Normalement, on observe des îlots de sapins dans la pessière (forêt d'épinettes) au moment où diminue la fréquence des feux. Or, ici, "c'est l'inverse. La mise en place des îlots se produit lorsque j'enregistre les premiers feux, il y a 8000 ans", s'enthousiasme le Dr Ali. Une surprise.
L'explication vient du lac. Des petits intervalles de feux comme cela s'est produit il y a 8000 ans seraient moins dommageables pour les sapins qu'un grand pic de sévérité, comme celui d'il y a 6000 ans qui, lui, "a fait disparaître le sapin", tranche le chercheur.
Une information importante lorsqu'on désire ce qui est soutenu par la Chaire industrielle en aménagement forestier une exploitation intelligente basée sur une approche écosystémique.

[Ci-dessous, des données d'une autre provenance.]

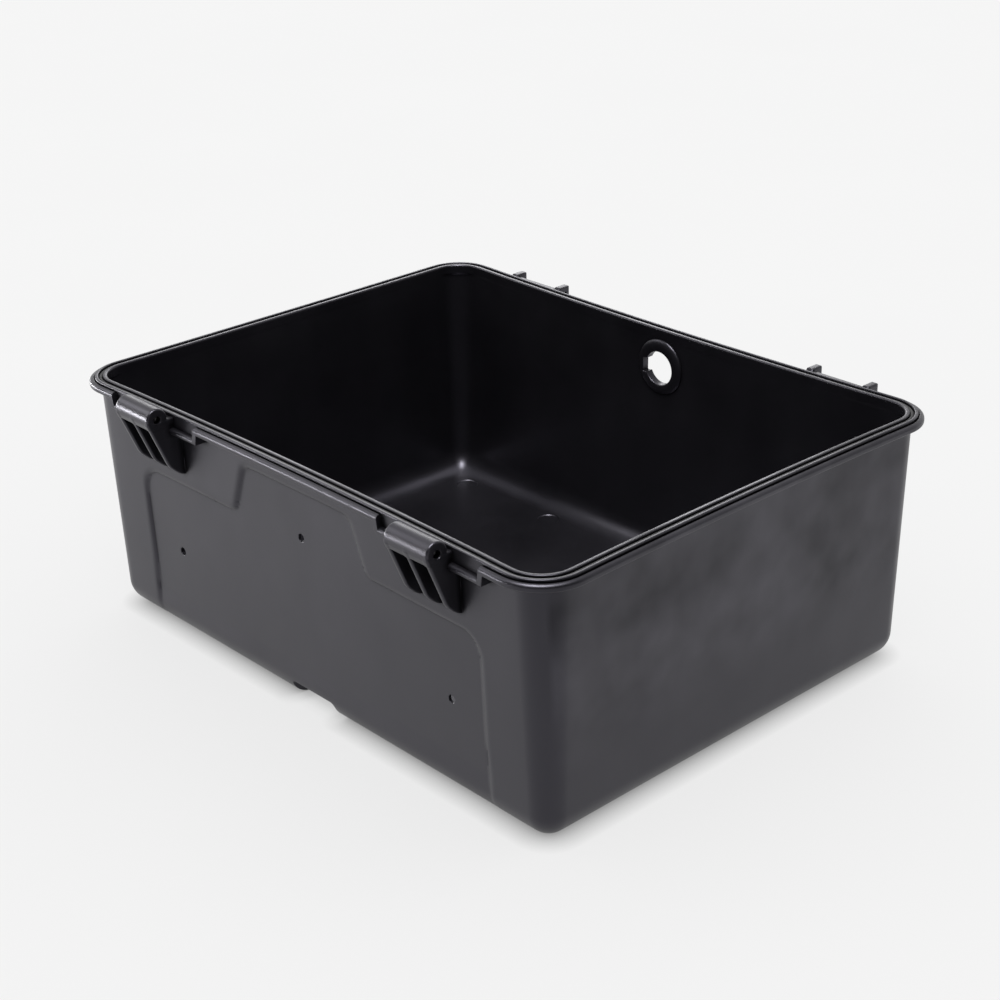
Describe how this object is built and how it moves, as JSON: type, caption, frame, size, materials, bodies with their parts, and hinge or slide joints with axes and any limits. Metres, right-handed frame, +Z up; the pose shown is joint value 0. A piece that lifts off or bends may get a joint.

Cette découverte, qui doit être encore être confirmée par d'autres prélèvements d'ici l'hiver 2007, fournit aussi des informations sur les changements climatiques. Car la fréquence des feux de forêts est intimement liée aux variations du climat. Climat plus chaud signifie végétation plus sèche. Encore qu'il faille, là aussi, prendre en compte d'autres facteurs comme la topographie et les espèces qui ralentissent la propagation des feux.